Work required:
Reproduce the first line and every line after it, exactly, through the one containing "const everywhere = [left - 5, right + 5];". Leave out the rest.

━━━━━━━━━━

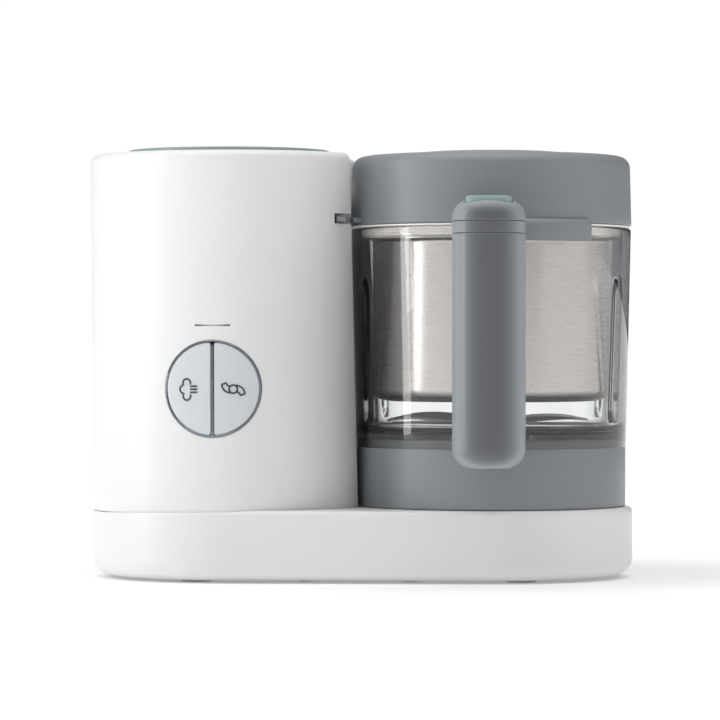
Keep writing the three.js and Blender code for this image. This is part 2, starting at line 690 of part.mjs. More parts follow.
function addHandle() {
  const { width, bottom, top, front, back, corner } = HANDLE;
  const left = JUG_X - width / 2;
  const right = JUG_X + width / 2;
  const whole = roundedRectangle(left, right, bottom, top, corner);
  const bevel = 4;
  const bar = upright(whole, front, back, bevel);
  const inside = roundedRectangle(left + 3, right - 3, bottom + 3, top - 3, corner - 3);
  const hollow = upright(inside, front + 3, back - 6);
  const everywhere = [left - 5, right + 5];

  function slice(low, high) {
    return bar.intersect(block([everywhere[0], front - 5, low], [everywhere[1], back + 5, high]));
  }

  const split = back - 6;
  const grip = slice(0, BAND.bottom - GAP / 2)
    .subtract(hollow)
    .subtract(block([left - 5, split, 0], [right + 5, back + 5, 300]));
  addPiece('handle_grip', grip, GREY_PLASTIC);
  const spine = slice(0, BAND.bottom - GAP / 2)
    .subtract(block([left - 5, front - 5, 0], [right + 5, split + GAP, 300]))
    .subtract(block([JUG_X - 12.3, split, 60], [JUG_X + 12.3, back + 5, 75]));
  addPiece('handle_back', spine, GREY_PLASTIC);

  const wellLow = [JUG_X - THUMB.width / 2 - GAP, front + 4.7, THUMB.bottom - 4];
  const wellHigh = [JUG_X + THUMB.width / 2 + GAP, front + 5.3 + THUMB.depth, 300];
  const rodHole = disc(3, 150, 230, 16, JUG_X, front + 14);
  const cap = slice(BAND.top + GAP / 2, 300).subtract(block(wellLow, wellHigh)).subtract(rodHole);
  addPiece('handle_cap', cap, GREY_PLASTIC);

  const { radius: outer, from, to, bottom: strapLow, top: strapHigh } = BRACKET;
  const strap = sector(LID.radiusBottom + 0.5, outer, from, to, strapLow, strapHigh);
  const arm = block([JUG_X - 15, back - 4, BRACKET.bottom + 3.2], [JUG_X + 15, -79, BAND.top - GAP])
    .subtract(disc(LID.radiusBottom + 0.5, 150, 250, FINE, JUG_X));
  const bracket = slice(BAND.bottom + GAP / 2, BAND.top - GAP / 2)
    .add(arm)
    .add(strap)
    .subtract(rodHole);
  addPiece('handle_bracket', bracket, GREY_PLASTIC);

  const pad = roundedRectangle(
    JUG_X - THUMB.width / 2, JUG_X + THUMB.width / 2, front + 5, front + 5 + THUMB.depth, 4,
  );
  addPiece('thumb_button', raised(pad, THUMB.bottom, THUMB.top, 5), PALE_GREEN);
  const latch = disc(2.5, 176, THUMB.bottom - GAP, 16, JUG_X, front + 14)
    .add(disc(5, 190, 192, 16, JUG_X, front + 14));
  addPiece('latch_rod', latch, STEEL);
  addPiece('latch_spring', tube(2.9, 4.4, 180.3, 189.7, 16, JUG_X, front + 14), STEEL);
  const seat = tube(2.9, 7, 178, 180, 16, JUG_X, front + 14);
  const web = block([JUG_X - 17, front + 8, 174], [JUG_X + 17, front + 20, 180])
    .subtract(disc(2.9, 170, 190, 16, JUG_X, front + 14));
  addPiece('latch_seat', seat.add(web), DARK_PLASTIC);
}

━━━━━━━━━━

Written solution:
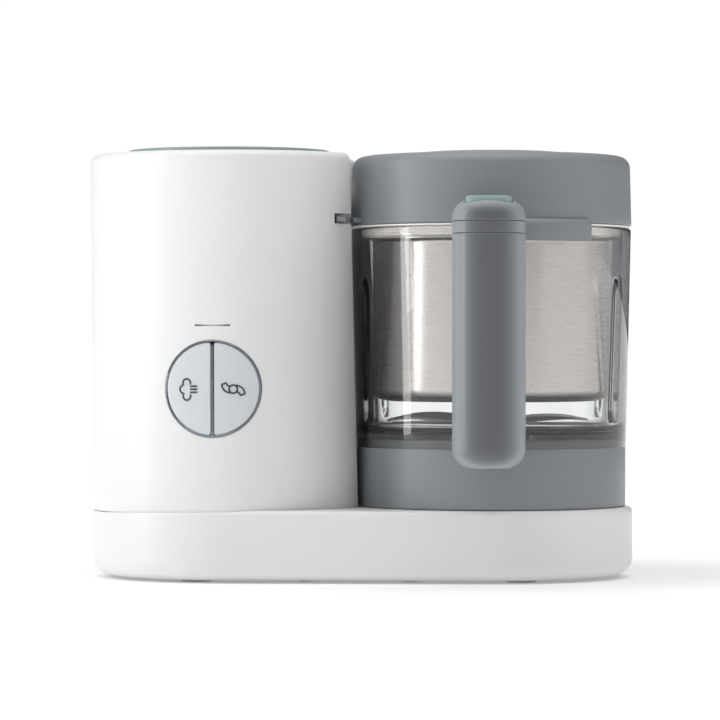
Keep writing the three.js and Blender code for this image. This is part 2, starting at line 690 of part.mjs. More parts follow.
function addHandle() {
  const { width, bottom, top, front, back, corner } = HANDLE;
  const left = JUG_X - width / 2;
  const right = JUG_X + width / 2;
  const whole = roundedRectangle(left, right, bottom, top, corner);
  const bevel = 4;
  const bar = upright(whole, front, back, bevel);
  const inside = roundedRectangle(left + 3, right - 3, bottom + 3, top - 3, corner - 3);
  const hollow = upright(inside, front + 3, back - 6);
  const everywhere = [left - 5, right + 5];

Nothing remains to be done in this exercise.